What is needed
Extract the data exactly, missing nothing.
-- Start --
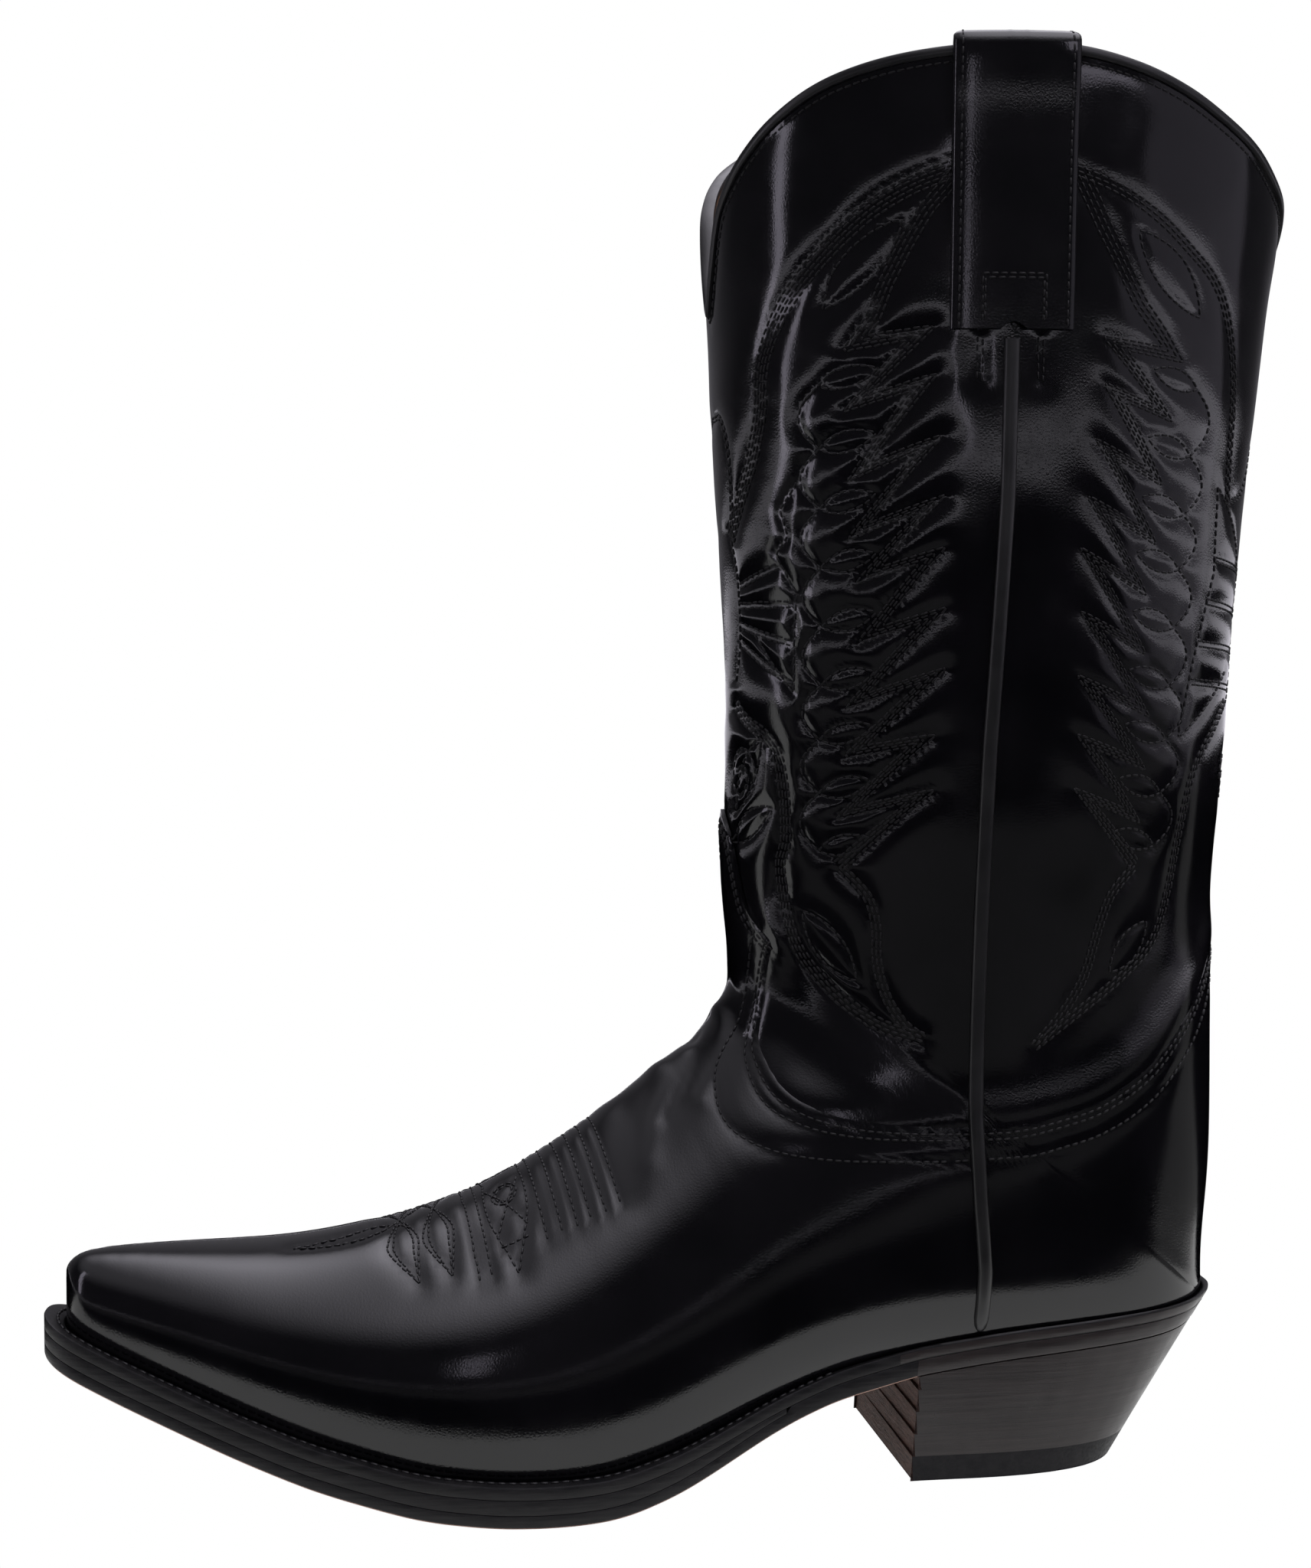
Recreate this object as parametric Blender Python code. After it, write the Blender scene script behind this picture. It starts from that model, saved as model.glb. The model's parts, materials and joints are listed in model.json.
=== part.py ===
"""A black Western boot, left foot, standing on its sole and heel.

Units in this file are millimetres until the last step, which scales the meshes to metres.
+X points to the heel, -Y to the outer side of the foot and +Z up. The origin is on the
floor under the middle of the boot.

The leather lies on one smooth surface, which is a fan of flat sections. Each section runs
from a point at the front of the boot to a point at the feather (the line where the upper
meets the sole) or at the back of the leg. A place on the surface is (k, t, side): k counts
sections from the toe to the top, t goes from 0 at the front to 1 at the feather or the
back, and side is OUTER or INNER.
"""
import math

import bmesh
import bpy
import numpy as np
from mathutils import Vector
from mathutils.geometry import delaunay_2d_cdt

MM = 0.001
OUTER, INNER = -1, 1
GAP = 0.3                      # clearance between pieces that touch

# Foot sections: front x, z, feather x, feather half width (outer, inner side),
# widest half width (outer, inner), where it is widest, roundness above and below.
FOOT_SECTIONS = [
    (-159.7, 57.4, -159.7, 0.0, 0.0, 0.0, 0.0, 0.60, 2.4, 2.4),
    (-159.3, 58.6, -159.3, 4.8, 4.8, 5.2, 5.2, 0.60, 2.4, 2.4),
    (-157.4, 59.9, -157.2, 8.2, 8.4, 8.7, 8.9, 0.60, 2.4, 2.4),
    (-153.0, 60.8, -152.5, 11.2, 11.6, 11.8, 12.2, 0.61, 2.4, 2.4),
    (-143.0, 61.1, -142.0, 16.4, 17.4, 17.2, 18.2, 0.62, 2.4, 2.4),
    (-127.0, 60.9, -125.0, 24.0, 25.6, 25.0, 26.6, 0.63, 2.4, 2.4),
    (-107.0, 60.7, -104.0, 32.4, 34.6, 33.6, 35.8, 0.65, 2.3, 2.4),
    (-87.0, 63.2, -82.0, 39.0, 41.4, 40.4, 42.8, 0.67, 2.2, 2.4),
    (-67.0, 68.3, -60.0, 42.6, 43.2, 44.2, 45.0, 0.69, 2.1, 2.4),
    (-48.0, 76.0, -38.0, 43.2, 39.4, 45.2, 42.6, 0.70, 2.0, 2.4),
    (-30.0, 87.2, -15.0, 40.0, 32.6, 43.2, 38.6, 0.69, 1.95, 2.4),
    (-13.6, 98.2, 10.0, 32.8, 25.4, 39.6, 36.0, 0.66, 1.95, 2.3),
    (-2.4, 106.6, 36.0, 27.6, 23.8, 37.4, 35.4, 0.63, 1.95, 2.3),
    (7.6, 114.2, 64.0, 27.4, 26.6, 36.8, 36.0, 0.60, 1.95, 2.3),
    (14.2, 122.5, 95.0, 29.6, 29.4, 36.6, 36.6, 0.58, 1.95, 2.3),
    (16.4, 132.0, 122.0, 27.4, 27.4, 36.8, 36.8, 0.56, 1.95, 2.2),
    (16.0, 141.0, 138.0, 19.4, 19.4, 37.0, 37.0, 0.55, 1.95, 2.1),
    (15.3, 147.0, 144.6, 10.0, 10.0, 37.2, 37.2, 0.55, 1.95, 2.1),
    (14.9, 151.0, 146.6, 0.0, 0.0, 37.4, 37.4, 0.54, 1.95, 2.0),
]
# Leg sections: front x, z, back x, z, half width, where it is widest, roundness in front.
LEG_SECTIONS = [
    (14.3, 158.0, 146.2, 55.0, 38.0, 0.54, 1.95),
    (13.9, 167.0, 148.6, 76.0, 39.0, 0.53, 1.95),
    (13.4, 179.0, 148.4, 102.0, 40.6, 0.52, 1.95),
    (13.6, 192.0, 147.9, 130.0, 42.8, 0.51, 2.0),
    (13.9, 207.0, 149.4, 158.0, 45.6, 0.50, 2.0),
    (13.2, 226.0, 152.3, 191.0, 49.2, 0.50, 2.0),
    (11.6, 250.0, 154.0, 226.0, 52.6, 0.50, 2.0),
    (9.9, 280.0, 157.4, 265.0, 55.6, 0.50, 2.0),
    (8.6, 310.0, 161.6, 306.0, 57.6, 0.50, 2.0),
    (7.4, 342.0, 167.0, 341.0, 59.0, 0.50, 2.0),
    (6.2, 376.0, 171.6, 376.0, 60.0, 0.50, 2.0),
]
HEEL_CORNER = len(FOOT_SECTIONS) - 1    # the section that ends at the back of the feather
LAST = len(FOOT_SECTIONS) + len(LEG_SECTIONS) - 1

# Underside of the outsole along the boot: x, z. The ball and the heel's foot reach z = 0.
SOLE_PROFILE = [
    (-168, 37.2), (-160, 33.2), (-150, 29.0), (-135, 23.2), (-118, 16.6), (-99, 9.9), (-72, 2.8),
    (-52, 0.4), (-36, 0.0), (-22, 0.5), (-5, 5.2), (8, 11.2), (20, 17.2), (37, 23.8), (60, 28.6),
    (87, 32.0), (111, 33.8), (140, 35.2), (153, 36.0),
]
FOREFOOT_STACK = 7.3           # from the underside of the outsole to the upper's lower edge
HEEL_STACK = 4.6
OUTSOLE_THICKNESS = 3.4        # in front, where a midsole lies on it
MIDSOLE_END = 24.0             # x where the midsole is skived off
WELT_HEIGHT = 3.3
WELT_END = 55.0                # x where the welt gives way to the heel rand
BREAST_X = 60.5                # front face of the heel, at its top
# How far the sole stands out beyond the upper: x, width.
SOLE_MARGIN = [(-165, 6.2), (-150, 5.0), (-20, 5.0), (10, 3.4), (30, 2.4), (60, 2.0), (120, 2.0), (147, 3.2)]

# Distances from the smooth surface, inner and outer face of each layer.
OVERLAY = (0.3, 1.8)           # vamp and counter cover
BODY = (-1.5, 0.0)             # shaft, toe puff and heel stiffener
LINING = (-2.9, -1.8)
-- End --
Expected output
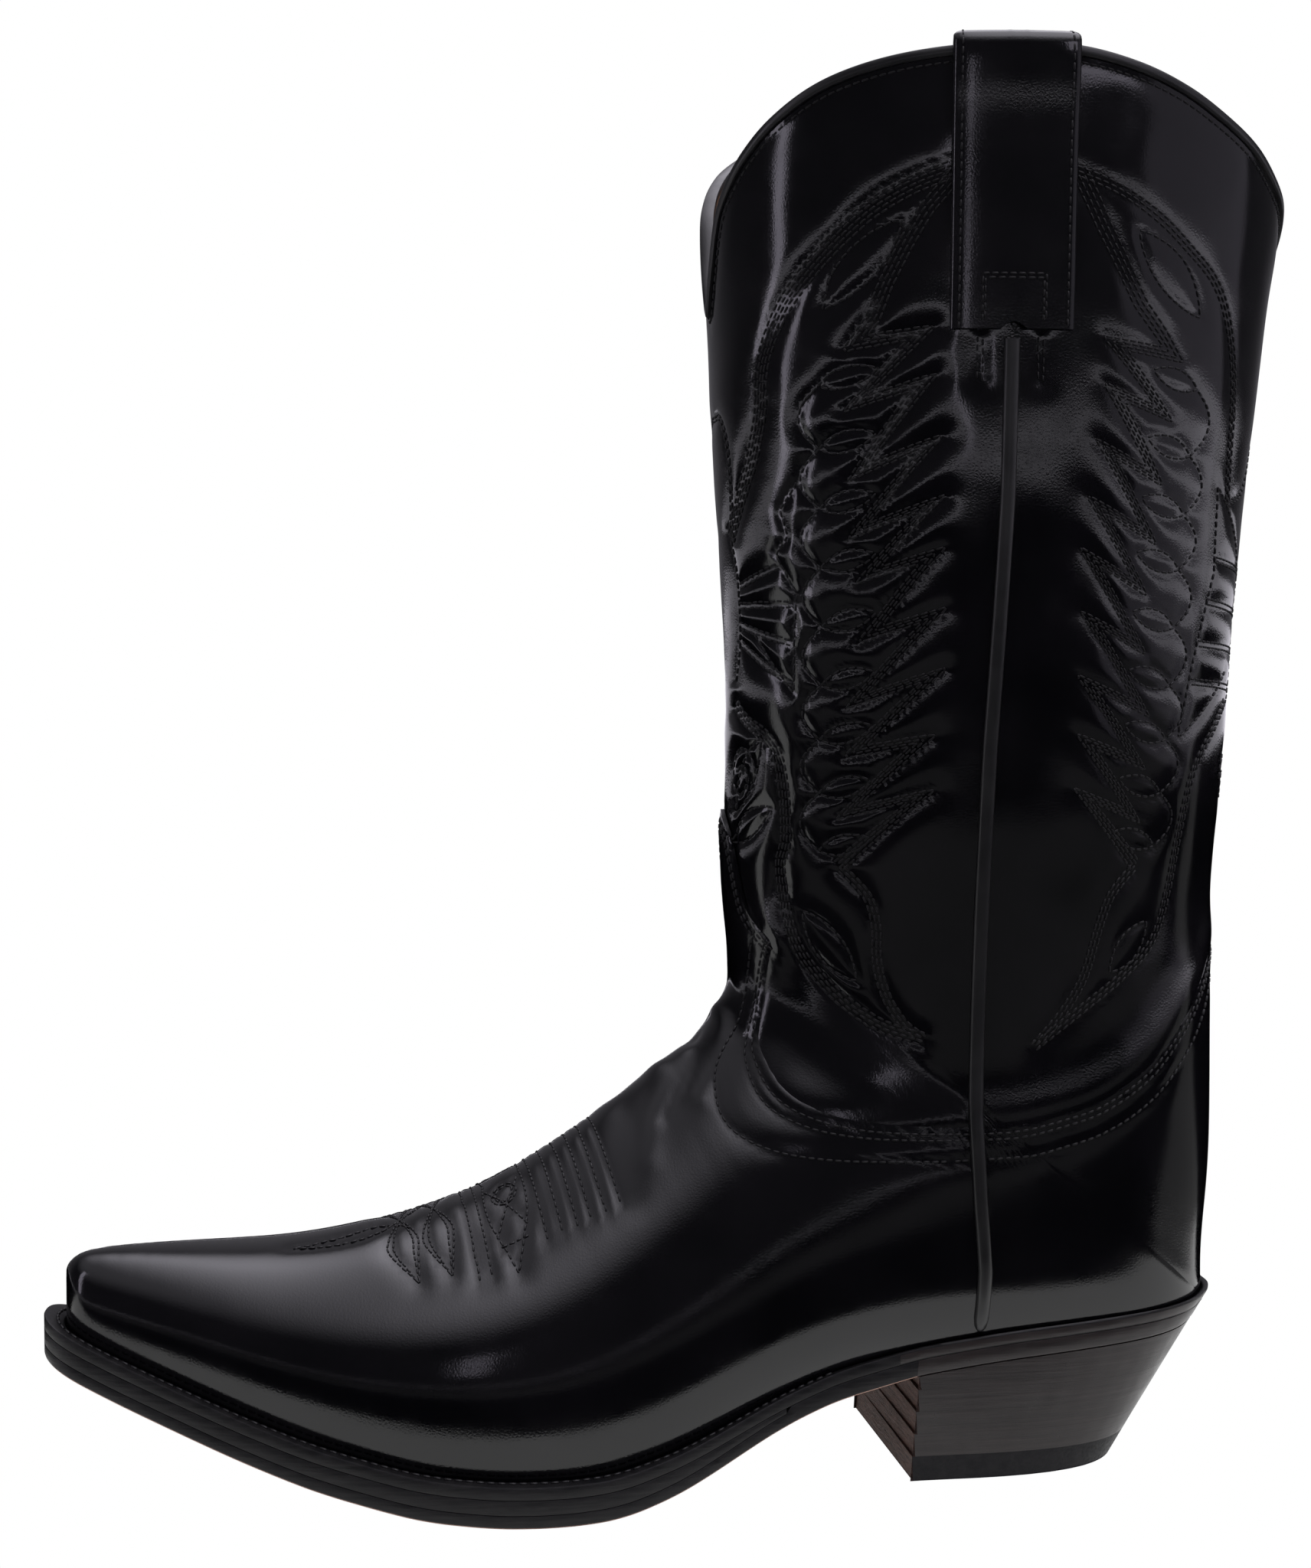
Recreate this object as parametric Blender Python code. After it, write the Blender scene script behind this picture. It starts from that model, saved as model.glb. The model's parts, materials and joints are listed in model.json.
=== part.py ===
"""A black Western boot, left foot, standing on its sole and heel.

Units in this file are millimetres until the last step, which scales the meshes to metres.
+X points to the heel, -Y to the outer side of the foot and +Z up. The origin is on the
floor under the middle of the boot.

The leather lies on one smooth surface, which is a fan of flat sections. Each section runs
from a point at the front of the boot to a point at the feather (the line where the upper
meets the sole) or at the back of the leg. A place on the surface is (k, t, side): k counts
sections from the toe to the top, t goes from 0 at the front to 1 at the feather or the
back, and side is OUTER or INNER.
"""
import math

import bmesh
import bpy
import numpy as np
from mathutils import Vector
from mathutils.geometry import delaunay_2d_cdt

MM = 0.001
OUTER, INNER = -1, 1
GAP = 0.3                      # clearance between pieces that touch

# Foot sections: front x, z, feather x, feather half width (outer, inner side),
# widest half width (outer, inner), where it is widest, roundness above and below.
FOOT_SECTIONS = [
    (-159.7, 57.4, -159.7, 0.0, 0.0, 0.0, 0.0, 0.60, 2.4, 2.4),
    (-159.3, 58.6, -159.3, 4.8, 4.8, 5.2, 5.2, 0.60, 2.4, 2.4),
    (-157.4, 59.9, -157.2, 8.2, 8.4, 8.7, 8.9, 0.60, 2.4, 2.4),
    (-153.0, 60.8, -152.5, 11.2, 11.6, 11.8, 12.2, 0.61, 2.4, 2.4),
    (-143.0, 61.1, -142.0, 16.4, 17.4, 17.2, 18.2, 0.62, 2.4, 2.4),
    (-127.0, 60.9, -125.0, 24.0, 25.6, 25.0, 26.6, 0.63, 2.4, 2.4),
    (-107.0, 60.7, -104.0, 32.4, 34.6, 33.6, 35.8, 0.65, 2.3, 2.4),
    (-87.0, 63.2, -82.0, 39.0, 41.4, 40.4, 42.8, 0.67, 2.2, 2.4),
    (-67.0, 68.3, -60.0, 42.6, 43.2, 44.2, 45.0, 0.69, 2.1, 2.4),
    (-48.0, 76.0, -38.0, 43.2, 39.4, 45.2, 42.6, 0.70, 2.0, 2.4),
    (-30.0, 87.2, -15.0, 40.0, 32.6, 43.2, 38.6, 0.69, 1.95, 2.4),
    (-13.6, 98.2, 10.0, 32.8, 25.4, 39.6, 36.0, 0.66, 1.95, 2.3),
    (-2.4, 106.6, 36.0, 27.6, 23.8, 37.4, 35.4, 0.63, 1.95, 2.3),
    (7.6, 114.2, 64.0, 27.4, 26.6, 36.8, 36.0, 0.60, 1.95, 2.3),
    (14.2, 122.5, 95.0, 29.6, 29.4, 36.6, 36.6, 0.58, 1.95, 2.3),
    (16.4, 132.0, 122.0, 27.4, 27.4, 36.8, 36.8, 0.56, 1.95, 2.2),
    (16.0, 141.0, 138.0, 19.4, 19.4, 37.0, 37.0, 0.55, 1.95, 2.1),
    (15.3, 147.0, 144.6, 10.0, 10.0, 37.2, 37.2, 0.55, 1.95, 2.1),
    (14.9, 151.0, 146.6, 0.0, 0.0, 37.4, 37.4, 0.54, 1.95, 2.0),
]
# Leg sections: front x, z, back x, z, half width, where it is widest, roundness in front.
LEG_SECTIONS = [
    (14.3, 158.0, 146.2, 55.0, 38.0, 0.54, 1.95),
    (13.9, 167.0, 148.6, 76.0, 39.0, 0.53, 1.95),
    (13.4, 179.0, 148.4, 102.0, 40.6, 0.52, 1.95),
    (13.6, 192.0, 147.9, 130.0, 42.8, 0.51, 2.0),
    (13.9, 207.0, 149.4, 158.0, 45.6, 0.50, 2.0),
    (13.2, 226.0, 152.3, 191.0, 49.2, 0.50, 2.0),
    (11.6, 250.0, 154.0, 226.0, 52.6, 0.50, 2.0),
    (9.9, 280.0, 157.4, 265.0, 55.6, 0.50, 2.0),
    (8.6, 310.0, 161.6, 306.0, 57.6, 0.50, 2.0),
    (7.4, 342.0, 167.0, 341.0, 59.0, 0.50, 2.0),
    (6.2, 376.0, 171.6, 376.0, 60.0, 0.50, 2.0),
]
HEEL_CORNER = len(FOOT_SECTIONS) - 1    # the section that ends at the back of the feather
LAST = len(FOOT_SECTIONS) + len(LEG_SECTIONS) - 1

# Underside of the outsole along the boot: x, z. The ball and the heel's foot reach z = 0.
SOLE_PROFILE = [
    (-168, 37.2), (-160, 33.2), (-150, 29.0), (-135, 23.2), (-118, 16.6), (-99, 9.9), (-72, 2.8),
    (-52, 0.4), (-36, 0.0), (-22, 0.5), (-5, 5.2), (8, 11.2), (20, 17.2), (37, 23.8), (60, 28.6),
    (87, 32.0), (111, 33.8), (140, 35.2), (153, 36.0),
]
FOREFOOT_STACK = 7.3           # from the underside of the outsole to the upper's lower edge
HEEL_STACK = 4.6
OUTSOLE_THICKNESS = 3.4        # in front, where a midsole lies on it
MIDSOLE_END = 24.0             # x where the midsole is skived off
WELT_HEIGHT = 3.3
WELT_END = 55.0                # x where the welt gives way to the heel rand
BREAST_X = 60.5                # front face of the heel, at its top
# How far the sole stands out beyond the upper: x, width.
SOLE_MARGIN = [(-165, 6.2), (-150, 5.0), (-20, 5.0), (10, 3.4), (30, 2.4), (60, 2.0), (120, 2.0), (147, 3.2)]

# Distances from the smooth surface, inner and outer face of each layer.
OVERLAY = (0.3, 1.8)           # vamp and counter cover
BODY = (-1.5, 0.0)             # shaft, toe puff and heel stiffener
LINING = (-2.9, -1.8)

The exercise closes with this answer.